>> start

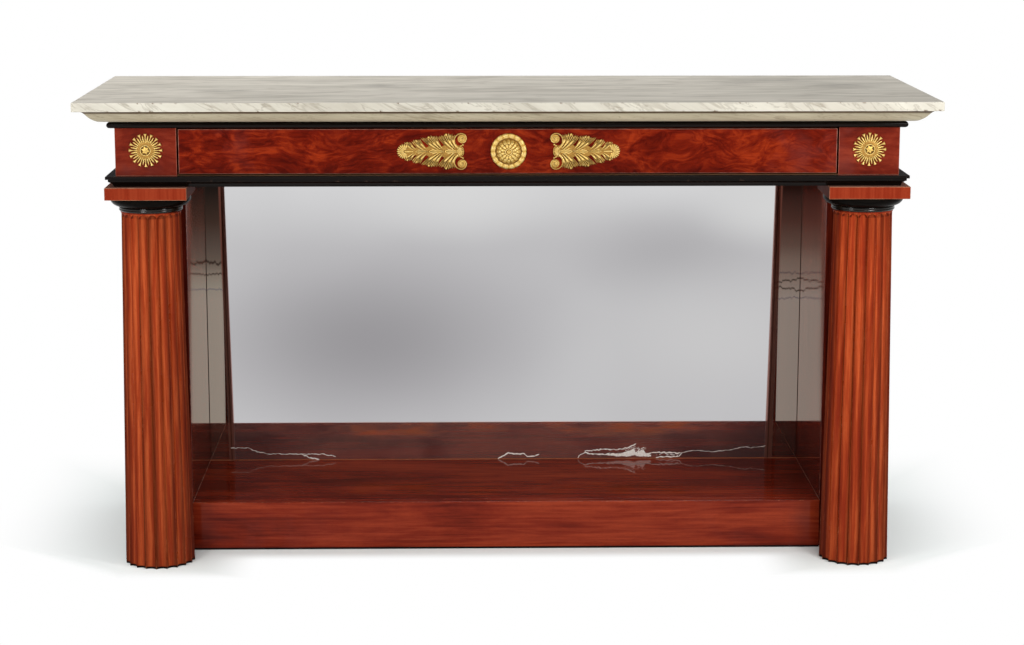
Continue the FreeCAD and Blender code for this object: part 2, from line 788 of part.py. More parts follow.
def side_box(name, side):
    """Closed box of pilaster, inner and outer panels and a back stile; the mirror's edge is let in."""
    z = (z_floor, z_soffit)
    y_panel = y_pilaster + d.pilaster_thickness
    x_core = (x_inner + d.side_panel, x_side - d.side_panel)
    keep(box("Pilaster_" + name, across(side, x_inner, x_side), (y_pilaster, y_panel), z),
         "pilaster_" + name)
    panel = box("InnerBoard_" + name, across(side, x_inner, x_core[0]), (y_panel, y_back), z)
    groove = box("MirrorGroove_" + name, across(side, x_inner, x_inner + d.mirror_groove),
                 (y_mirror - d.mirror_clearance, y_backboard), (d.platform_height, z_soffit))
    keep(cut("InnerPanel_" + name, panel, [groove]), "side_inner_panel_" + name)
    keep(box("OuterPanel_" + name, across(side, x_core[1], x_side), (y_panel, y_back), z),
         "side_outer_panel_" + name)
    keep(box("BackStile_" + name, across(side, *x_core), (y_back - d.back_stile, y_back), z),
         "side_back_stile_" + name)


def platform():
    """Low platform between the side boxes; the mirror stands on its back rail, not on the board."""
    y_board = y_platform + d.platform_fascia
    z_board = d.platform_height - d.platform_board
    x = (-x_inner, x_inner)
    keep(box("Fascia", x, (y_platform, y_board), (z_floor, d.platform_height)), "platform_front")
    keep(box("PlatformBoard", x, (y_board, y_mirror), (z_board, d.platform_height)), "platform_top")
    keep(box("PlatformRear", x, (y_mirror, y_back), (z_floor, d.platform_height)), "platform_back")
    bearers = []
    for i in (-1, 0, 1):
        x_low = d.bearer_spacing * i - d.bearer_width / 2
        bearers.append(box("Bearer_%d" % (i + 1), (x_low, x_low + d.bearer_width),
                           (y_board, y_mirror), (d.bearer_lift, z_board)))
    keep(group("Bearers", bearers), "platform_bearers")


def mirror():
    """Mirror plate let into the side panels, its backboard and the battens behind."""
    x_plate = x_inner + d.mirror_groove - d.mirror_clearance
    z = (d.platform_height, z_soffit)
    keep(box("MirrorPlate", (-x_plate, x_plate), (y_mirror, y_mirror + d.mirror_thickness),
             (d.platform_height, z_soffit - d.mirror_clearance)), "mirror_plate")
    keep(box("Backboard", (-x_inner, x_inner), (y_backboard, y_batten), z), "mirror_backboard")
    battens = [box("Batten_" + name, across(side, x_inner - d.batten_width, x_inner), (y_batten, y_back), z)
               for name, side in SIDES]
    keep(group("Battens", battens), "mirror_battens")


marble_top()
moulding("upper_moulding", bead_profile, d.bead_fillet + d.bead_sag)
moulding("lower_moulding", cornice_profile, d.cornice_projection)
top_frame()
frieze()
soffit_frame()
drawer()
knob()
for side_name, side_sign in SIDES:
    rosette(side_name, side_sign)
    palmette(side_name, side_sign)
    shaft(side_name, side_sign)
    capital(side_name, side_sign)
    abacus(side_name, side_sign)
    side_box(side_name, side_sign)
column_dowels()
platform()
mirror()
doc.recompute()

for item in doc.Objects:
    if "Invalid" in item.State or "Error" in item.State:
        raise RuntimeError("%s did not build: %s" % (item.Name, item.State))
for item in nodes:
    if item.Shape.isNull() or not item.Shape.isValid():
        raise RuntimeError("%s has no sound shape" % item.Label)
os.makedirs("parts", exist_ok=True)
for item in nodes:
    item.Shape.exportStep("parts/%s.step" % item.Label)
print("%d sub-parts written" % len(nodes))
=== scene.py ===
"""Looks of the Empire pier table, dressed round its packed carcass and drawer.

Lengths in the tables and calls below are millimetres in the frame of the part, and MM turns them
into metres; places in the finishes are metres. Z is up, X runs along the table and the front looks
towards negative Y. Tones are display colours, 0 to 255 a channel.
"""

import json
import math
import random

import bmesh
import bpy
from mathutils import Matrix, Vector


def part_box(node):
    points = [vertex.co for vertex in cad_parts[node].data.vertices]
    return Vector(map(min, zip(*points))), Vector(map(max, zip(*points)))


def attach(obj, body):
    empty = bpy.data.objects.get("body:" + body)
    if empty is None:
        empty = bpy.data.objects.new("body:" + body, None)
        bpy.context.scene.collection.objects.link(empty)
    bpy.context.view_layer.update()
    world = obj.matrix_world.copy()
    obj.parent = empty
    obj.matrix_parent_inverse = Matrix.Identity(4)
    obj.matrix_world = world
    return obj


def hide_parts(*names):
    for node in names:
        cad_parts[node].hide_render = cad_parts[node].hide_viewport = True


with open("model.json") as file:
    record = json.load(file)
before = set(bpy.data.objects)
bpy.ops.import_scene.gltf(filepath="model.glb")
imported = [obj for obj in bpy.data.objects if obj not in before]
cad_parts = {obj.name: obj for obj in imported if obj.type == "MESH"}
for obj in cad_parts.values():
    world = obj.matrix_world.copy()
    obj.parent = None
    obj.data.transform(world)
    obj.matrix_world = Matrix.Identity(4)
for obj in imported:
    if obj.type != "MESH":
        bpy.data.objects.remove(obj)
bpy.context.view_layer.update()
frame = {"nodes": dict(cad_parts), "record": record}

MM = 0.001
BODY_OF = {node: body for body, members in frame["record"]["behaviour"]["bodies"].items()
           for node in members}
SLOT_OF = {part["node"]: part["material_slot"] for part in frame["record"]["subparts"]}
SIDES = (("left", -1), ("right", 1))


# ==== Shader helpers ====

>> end

## Task directions
Copy out precisely the lines that begin at the line containing "marble_top()" and end at the line containing "obj.parent = empty", including both; write nothing else.

## Response to this task
marble_top()
moulding("upper_moulding", bead_profile, d.bead_fillet + d.bead_sag)
moulding("lower_moulding", cornice_profile, d.cornice_projection)
top_frame()
frieze()
soffit_frame()
drawer()
knob()
for side_name, side_sign in SIDES:
    rosette(side_name, side_sign)
    palmette(side_name, side_sign)
    shaft(side_name, side_sign)
    capital(side_name, side_sign)
    abacus(side_name, side_sign)
    side_box(side_name, side_sign)
column_dowels()
platform()
mirror()
doc.recompute()

for item in doc.Objects:
    if "Invalid" in item.State or "Error" in item.State:
        raise RuntimeError("%s did not build: %s" % (item.Name, item.State))
for item in nodes:
    if item.Shape.isNull() or not item.Shape.isValid():
        raise RuntimeError("%s has no sound shape" % item.Label)
os.makedirs("parts", exist_ok=True)
for item in nodes:
    item.Shape.exportStep("parts/%s.step" % item.Label)
print("%d sub-parts written" % len(nodes))
=== scene.py ===
"""Looks of the Empire pier table, dressed round its packed carcass and drawer.

Lengths in the tables and calls below are millimetres in the frame of the part, and MM turns them
into metres; places in the finishes are metres. Z is up, X runs along the table and the front looks
towards negative Y. Tones are display colours, 0 to 255 a channel.
"""

import json
import math
import random

import bmesh
import bpy
from mathutils import Matrix, Vector


def part_box(node):
    points = [vertex.co for vertex in cad_parts[node].data.vertices]
    return Vector(map(min, zip(*points))), Vector(map(max, zip(*points)))


def attach(obj, body):
    empty = bpy.data.objects.get("body:" + body)
    if empty is None:
        empty = bpy.data.objects.new("body:" + body, None)
        bpy.context.scene.collection.objects.link(empty)
    bpy.context.view_layer.update()
    world = obj.matrix_world.copy()
    obj.parent = empty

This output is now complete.